Suele ocurrir cuando un festejo de gran expectación decepciona solemnemente, como el de este miércoles. El Rey en el palco, corrida extraordinaria, guirnaldas en las andanadas, banderillas de gala. Pero no pudo ser.

Eran más de las nueve y cuarto de la noche, la gente estaba ya cansada y a esas horas el alcohol hace efectos demoledores.

Andaba en el ruedo Diego Urdiales tratando de buscarle las cosquillas al noble y soso sobrero de La Reina, cuando una voz -la enésima en esta feria- dice aquello de «Viva el Rey»; muchos la secundan mientras el torero mira al tendido con cara de enfado. Pero no se había puesto en el sitio Urdiales cuando otra voz dice: «Ábalos, dimisión», y los acompañantes del Rey, entre los que estaba el ministro de Fomento en funciones, sonríen. Y Urdiales, entretanto, dibujando muletazos, algunos de bella factura, a un animal de muy corto ánimo y buena condición. Y entonces, surge el disparo final en voz femenina: «Viva la república». Y hasta aquí podíamos llegar…

Algunos espectadores parecen identificar a la autora del grito y los tendidos repiten al unísono: «¡Fuera, fuera!», y el presidente de la plaza, contento porque, por una vez, ese desafuero no iba contra él.
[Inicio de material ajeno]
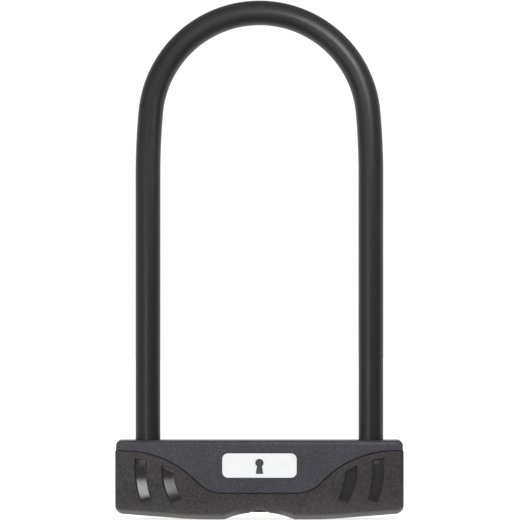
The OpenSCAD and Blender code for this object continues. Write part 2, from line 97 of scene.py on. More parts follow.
# keyhole sign: radius and lift of its head, half of the gap under it in degrees, its foot
SIGN_R, SIGN_LIFT, SIGN_NECK, SIGN_FOOT, SIGN_DROP = 2.3, 1.4, 37, 2.1, 4.6
SIGN_PROUD, SIGN_SINK, SIGN_EDGE = 0.07, 0.1, 0.06


def arc(cx, cz, r, a, b, n):
    """n steps along an arc from a to b degrees."""
    t = np.radians(np.linspace(a, b, n + 1))
    return np.stack([cx + r * np.cos(t), cz + r * np.sin(t)], 1)


def belly(z, d):
    """How far in front of the middle the skin lies at height z, d being the most."""
    r = np.where(z > BELLY_Z, BELLY_UP_R, BELLY_DOWN_R)
    return d - r + np.sqrt(r * r - (z - BELLY_Z) ** 2)


# ---------------------------------------------------------------- outlines
def seam_line(drop):
    """The seam from the right end to the left end."""
    run, fall = SEAM_X0 - SEAM_X1, SEAM_END - SEAM_MID
    low_r = (run * run + fall * fall) / (2 * fall) - SEAM_R
    a = 2 * math.degrees(math.atan(fall / run))
    right = np.concatenate([
        arc(SEAM_X0, SEAM_END - SEAM_R, SEAM_R, 90, 90 + a, 90),
        arc(SEAM_X1, SEAM_MID + low_r, low_r, 270 + a, 270, 44)[1:],
        [[x, SEAM_MID] for x in np.linspace(SEAM_X1, 0, 28)[1:]]])
    # a little off the curve square to itself, so that the gap has one width
    t = np.gradient(right, axis=0)
    t /= np.linalg.norm(t, axis=1)[:, None]
    n = np.stack([t[:, 1], -t[:, 0]], 1)
    n[n[:, 1] > 0] *= -1
    right = right + n * drop
    right[-1, 0] = 0
    left = right[-2::-1] * [-1, 1]
    return np.concatenate([right, left])


def near_seam(z, away):
    """Heights close to the seam, for the rows that its rounded edge needs."""
    th = np.radians([0, 18, 36, 54, 72, 90])
    return [z + away * SEAM_EDGE * (1 - math.cos(t)) for t in th] + [z + away * 0.55]


def hood_lines():
    seam = seam_line(0)
    ends = [[HOOD_W, z] for z in near_seam(SEAM_END, 1)]
    ends += [[HOOD_W, z] for z in np.linspace(SEAM_END + 0.9, TOP_Z - HOOD_CORNER, 5)[:-1]]
    corner = arc(HOOD_W - HOOD_CORNER, TOP_Z - HOOD_CORNER, HOOD_CORNER, 0, 90, 14)
    top = [[x, TOP_Z] for x in np.linspace(HOOD_W - HOOD_CORNER, 0, 100)[1:]]
    right = np.concatenate([ends, corner, top])
    return mirror_line(right), seam_with_ends(seam, HOOD_W, SEAM_END)


def seam_with_ends(seam, half_w, z):
    """The seam with a few points more on its way out to the cover's ends."""
    xs = [half_w - END_EDGE * 1.5, (half_w + SEAM_X0) / 2]
    right = [[x, z] for x in xs]
    left = [[-x, z] for x in xs[::-1]]
    return np.concatenate([right, seam, left])


def mirror_line(right):
    """A line that ends on the middle, followed by its mirror image."""
    right[-1, 0] = 0
    return np.concatenate([right, right[-2::-1] * [-1, 1]])


def tray_lines():
    z1 = SEAM_END - SEAM_GAP
    seam = seam_line(SEAM_GAP)
    arch_z = ARCH_RISE - ARCH_R
    lobe_x = math.sqrt((ARCH_R + LOBE_R) ** 2 - (LOBE_R - arch_z) ** 2)
    lobe_a = math.degrees(math.atan2(LOBE_R - arch_z, lobe_x))
    s = math.radians(SLOPE)
    bx, bz = LOBE_X + BEND_R * math.sin(s), BEND_R - BEND_R * math.cos(s)
    cx = TRAY_W - TRAY_CORNER
    cz = bz + (cx - bx) * math.tan(s) + TRAY_CORNER / math.cos(s)
    # where the flute for the key meets the arch
    fz = FLUTE_TOP - FLUTE_R
    fa = math.degrees(math.acos(FLUTE_X / FLUTE_R))
    aa = math.degrees(math.acos(FLUTE_X / ARCH_R))
    ends = [[TRAY_W, z] for z in near_seam(z1, -1)]
    ends += [[TRAY_W, z] for z in np.linspace(z1 - 1.1, cz, 36)[:-1]]
    slope = arc(LOBE_X, BEND_R, BEND_R, 270 + SLOPE, 270, 30)
    corner_end = [cx + TRAY_CORNER * math.sin(s), cz - TRAY_CORNER * math.cos(s)]
    run = np.linspace(0, 1, 44)[1:-1, None] * (slope[0] - corner_end) + corner_end
    right = np.concatenate([
        ends, arc(cx, cz, TRAY_CORNER, 0, -90 + SLOPE, 20), run, slope,
        [[x, 0] for x in np.linspace(LOBE_X, lobe_x, 7)[1:-1]],
        arc(lobe_x, LOBE_R, LOBE_R, 270, 180 + lobe_a, 8),
        arc(0, arch_z, ARCH_R, lobe_a, aa, 24)[1:],
        arc(0, fz, FLUTE_R, fa, 90, 12)[1:]])
    return mirror_line(right), seam_with_ends(seam, TRAY_W, z1)


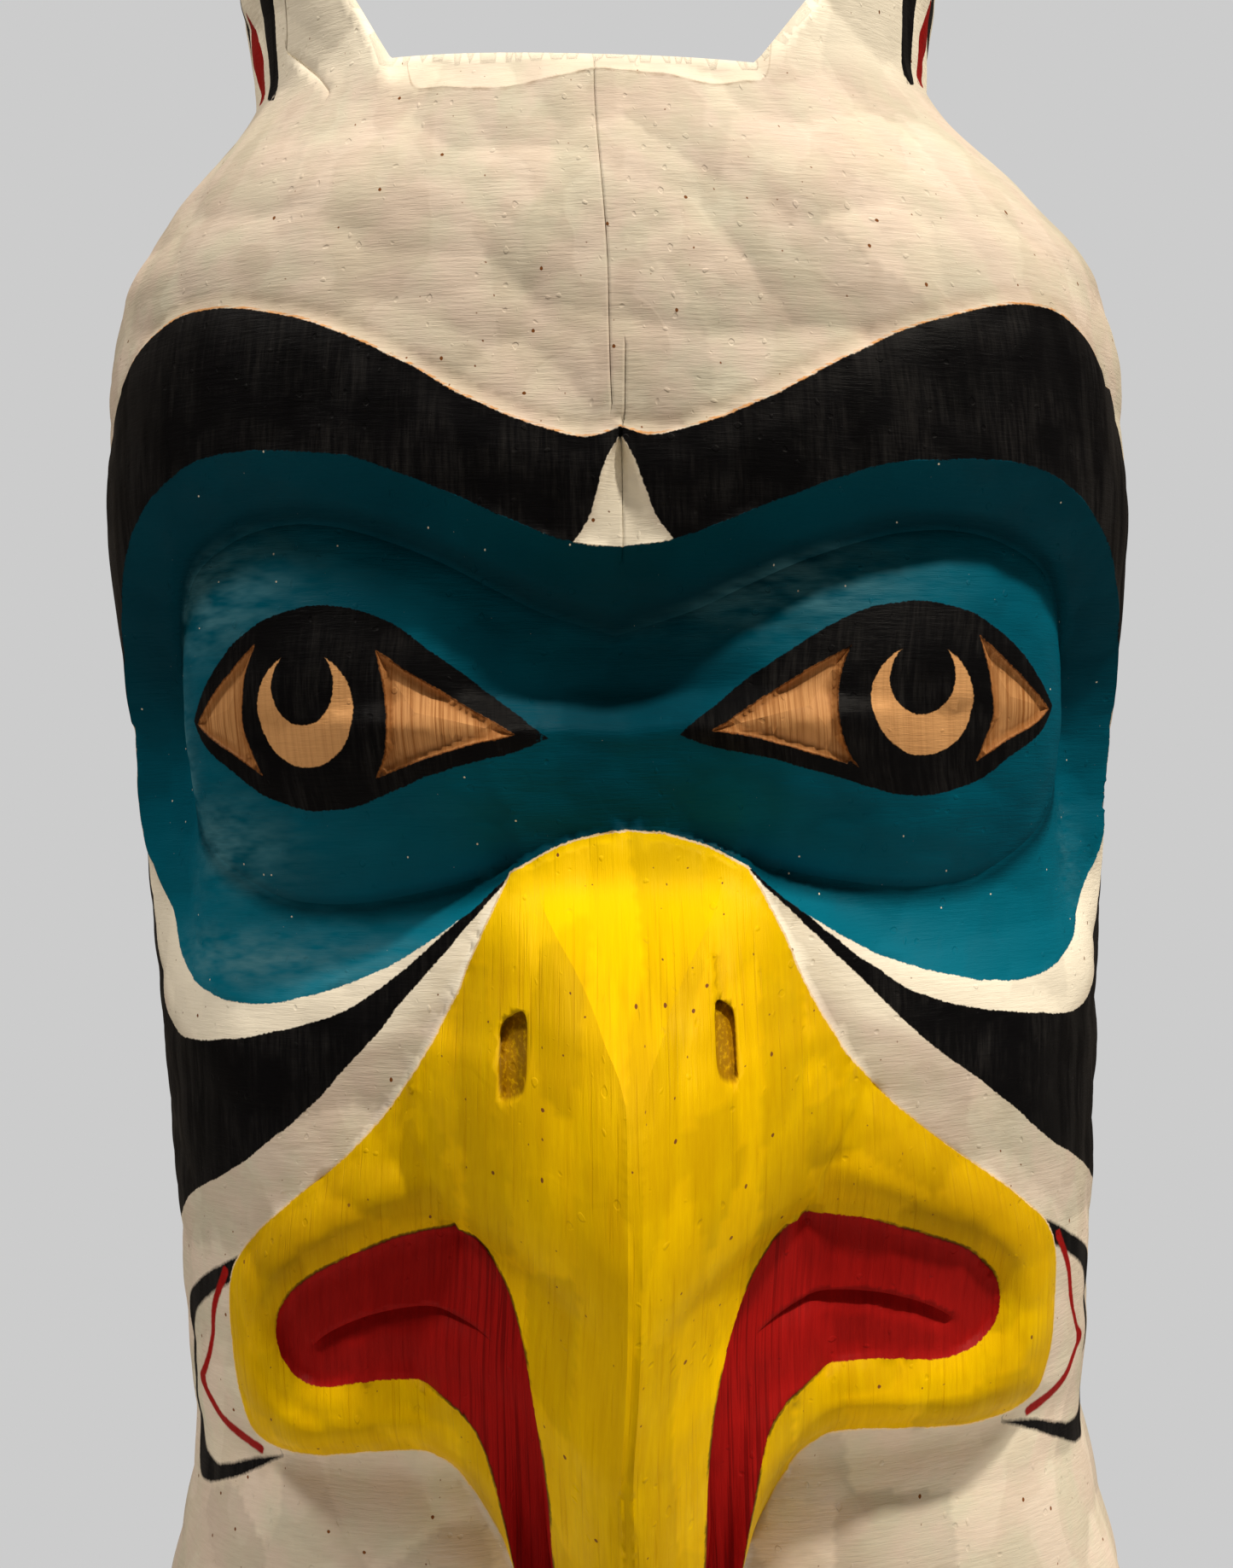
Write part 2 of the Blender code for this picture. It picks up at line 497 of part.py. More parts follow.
def side_faces():
    """The log's whole side: its places on the drawing, its points in space and its triangles."""
    behind = np.arange(-HALF_TURN, -FRONT_EDGE, BACK_FACET)
    rim_steps = np.linspace(-FRONT_EDGE, FRONT_EDGE, round(2 * FRONT_EDGE / RIM_FACET) + 1)
    base_steps = np.linspace(-FRONT_EDGE, FRONT_EDGE, round(2 * FRONT_EDGE / FRONT_FACET) + 1)
    rim_turn = np.concatenate([behind, rim_steps, -behind[::-1]])
    base_turn = np.concatenate([behind, base_steps, -behind[::-1]])
    rim = np.column_stack([rim_turn, top_edge(rim_turn)])
    base = np.column_stack([base_turn, np.zeros(base_turn.shape)])
    seam = np.linspace(0, FLOOR_Z, round(FLOOR_Z / BACK_FACET) + 1)
    seams = [np.column_stack([np.full(seam.shape, edge), seam]) for edge in (behind[0], -behind[0])]
    seams[0][-1], seams[1][-1] = rim[0], rim[-1]
    carved = [line[line[:, 1] < np.interp(line[:, 0], *rim.T) - RIM_CLEAR] for line in carved_lines()]
    lines = [rim, base, *seams, *carved]
    loose = np.vstack([rows(-FRONT_EDGE, FRONT_EDGE, 0, HEIGHT, FRONT_FACET),
                       rows(-HALF_TURN, -FRONT_EDGE, 0, HEIGHT, BACK_FACET),
                       rows(FRONT_EDGE, HALF_TURN, 0, HEIGHT, BACK_FACET)])
    clear = FRONT_FACET * CROWD
    loose = loose[(loose[:, 1] < np.interp(loose[:, 0], *rim.T) - clear) & (np.abs(loose[:, 0]) < HALF_TURN - clear)]
    loose = thin_out(loose, np.vstack(lines), clear)
    flat, faces = triangulate(lines, loose)
    side, rim_points, base_points = (surface(*at.T, full_relief(*at.T, rim)) for at in (flat, rim, base))
    return side, faces, rim_points, base_points


def cap(loop, height, breaks=()):
    """A face over a closed loop, filled with points at the height asked for and split at each break."""
    low, high = loop.min(axis=0), loop.max(axis=0)
    fill = rows(low[0], high[0], low[1], high[1], BACK_FACET / 2)
    down = np.arange(low[1], high[1], BACK_FACET / 2)
    lines = [np.column_stack([np.full(down.shape, x), down]) for x in breaks]
    fill = thin_out(fill, np.vstack(lines), BACK_FACET / 4) if lines else fill
    edge = loop[:, :2]
    kept = [line[depth_inside(*line.T, edge) > BACK_FACET / 6] for line in lines]
    fill = fill[depth_inside(*fill.T, edge) > BACK_FACET / 4]
    closed = np.vstack([edge[:-1], edge[:1]])
    flat, faces = triangulate([closed, *kept], fill)
    z = height(flat[:, 0], flat[:, 1])
    on_loop = {(round(x, 2), round(y, 2)): z_loop for x, y, z_loop in loop}
    z = [on_loop.get((round(x, 2), round(y, 2)), level) for (x, y), level in zip(flat, z)]
    return np.column_stack([flat, z]), faces


def painted(name, color, roughness):
    material = bpy.data.materials.new(name)
    material.use_nodes = True
    shader = material.node_tree.nodes["Principled BSDF"]
    shader.inputs["Base Color"].default_value = (*color, 1.0)
    shader.inputs["Roughness"].default_value = roughness
    return material


def build_head():
    side, side_triangles, rim, base = side_faces()
    ear_feet = (EAR_GAP_SHIFT - EAR_GAP / 2, EAR_GAP_SHIFT + EAR_GAP / 2)
    shells = [(side, side_triangles), cap(rim, ear_top, ear_feet), cap(base, lambda x, y: np.zeros(x.shape))]
    bm = bmesh.new()
    for points, triangles in shells:
        verts = [bm.verts.new(Vector(p) * MM) for p in points]
        for triangle in triangles:
            bm.faces.new([verts[k] for k in triangle])
    bmesh.ops.remove_doubles(bm, verts=bm.verts, dist=0.05 * MM)
    bmesh.ops.recalc_face_normals(bm, faces=bm.faces)
    mesh = bpy.data.meshes.new(NODE)
    bm.to_mesh(mesh)
    bm.free()
    mesh.materials.append(painted("painted_cedar", (0.66, 0.55, 0.40), 0.6))
    head = bpy.data.objects.new(NODE, mesh)
    bpy.context.scene.collection.objects.link(head)
    return head


for leftover in list(bpy.data.objects):
    bpy.data.objects.remove(leftover, do_unlink=True)
build_head()
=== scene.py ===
"""Looks of the carved and painted eagle head: its fine carved surface, its paint and its light.

The carving is drawn on the unrolled log, in millimetres: u runs round the log from the middle of
the face, z runs up from the flat underside. Each half of the face is drawn once, with a = |u|, and
the carver's small differences between left and right are added by skew(). relief() says how far
the wood stands out of the log at each place, and surface() folds it all back into the round. The
same places carry the paint, as distances into each painted area.
"""

import math

import bmesh
import bpy
import numpy as np
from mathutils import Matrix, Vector
from mathutils.geometry import delaunay_2d_cdt


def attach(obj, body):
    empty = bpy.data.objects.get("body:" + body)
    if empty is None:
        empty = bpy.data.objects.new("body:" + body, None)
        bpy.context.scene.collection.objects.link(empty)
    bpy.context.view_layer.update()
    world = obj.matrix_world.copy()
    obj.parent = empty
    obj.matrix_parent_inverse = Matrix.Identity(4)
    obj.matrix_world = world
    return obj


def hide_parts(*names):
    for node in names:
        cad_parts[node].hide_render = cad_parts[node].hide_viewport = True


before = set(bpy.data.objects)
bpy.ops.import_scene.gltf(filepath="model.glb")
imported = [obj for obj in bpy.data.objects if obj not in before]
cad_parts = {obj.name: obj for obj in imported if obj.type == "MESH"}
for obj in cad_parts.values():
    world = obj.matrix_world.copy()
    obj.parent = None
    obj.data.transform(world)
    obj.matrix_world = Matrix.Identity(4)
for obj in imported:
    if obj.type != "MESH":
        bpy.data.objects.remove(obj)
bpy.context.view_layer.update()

NODE = "eagle_head_pole"
MM = 0.001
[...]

En fin, que se armó un barullo de armas tomar. El asunto no fue a mayores, pero el público encontró en el guirigay la diversión ausente en el ruedo. Y todo porque el espectáculo carecía de interés.

Continuó Urdiales con su tarea. Bien colocado, alcanzó algún momento de brillantez con ambas manos, pero su labor no consiguió entusiasmar a casi nadie; así, cuando acabó de estocada desprendida, todo quedó en una cariñosa ovación.

La verdad es que el festejo fue un dramático chasco real.

Dramático, porque otro hombre vestido de luces acabó en la enfermería con una gran herida en el glúteo. Ninguna cornada está prevista, pero esta menos, porque no son los toros de Cuvillo propensos a las volteretas, ni por las circunstancias que la rodearon. Tras clavar un par de banderillas, Pirri fue perseguido por el tercer toro, se confió, quizá, al llegar al burladero y sufrió una cornada en el glúteo.

Fue un chasco, porque siempre se espera mucho de esta corrida de la que cada año se dice que es la más importante de la temporada, y solo será porque la preside el Rey, pero no más. Acudió Felipe VI, que no parece que se haya contagiado del veneno de la afición, y se volvió a su casa sin muchos argumentos para volver. Con la de cosas buenas que han ocurrido en esta feria… Ojalá Padilla, que lo acompañó en el palco, le ofreciera argumentos para que emule a su señor padre en materia taurina.

Y fue auténtico y real -el chasco, se quiere decir-, a pesar de las buenas intenciones de la terna.

Diego Ventura hizo un esfuerzo ímprobo para que su actuación fuera algo más que una mera exhibición ecuestre. Pero si no cambia de toros, acabará recogiendo pollos -hoy le regalaron dos-, yemas y botas de vino por los pueblos al tiempo que los paisanos se lo pasan en grande con la doma de una cuadra espectacular. Ventura es un gran torero a caballo sin toros. A Las Ventas no puede venir la primera figura del rejoneo actual con dos novillos amuermados y sin vida.

Bombón, Lío, Nazarí, Remate, Campina, Fino, Bronce y Dólar se divirtieron correteando por la arena después de un largo viaje desde Sevilla, pero los espectadores se aburrieron sobremanera. El primer sucedáneo de toro era un becerrote manso y amuermado, que pretendió saltar al callejón y carecía de casta, bravura y codicia. Ventura estuvo correcto, pero no pudo superar lo que no era más que un frío trámite. Animó los tendidos con un par a dos manos a lomos de Dólar y eso fue lo más sobresaliente de su actuación ante el cuarto.

Después de los toros que se han visto aquí, los de Núñez de Cuvillo parecían de juguete. Las comparaciones son odiosas, pero también reales. Inválido fue el primero de El Juli, nula emoción, a pesar de su larga labor, y jugó al toro con el quinto, un terrón de azúcar, dulce y derretido al instante.

Lo mejor de la tarde, la faena de Urdiales al tercero, irregular y deslavazada, pero personalísima, plagada de detalles y basada en la naturalidad, cimiento fundamental del buen toreo. Una gran tanda de derechazos, un molinete, un largo de pecho, una trincherilla, pinceladas todas de un privilegiado.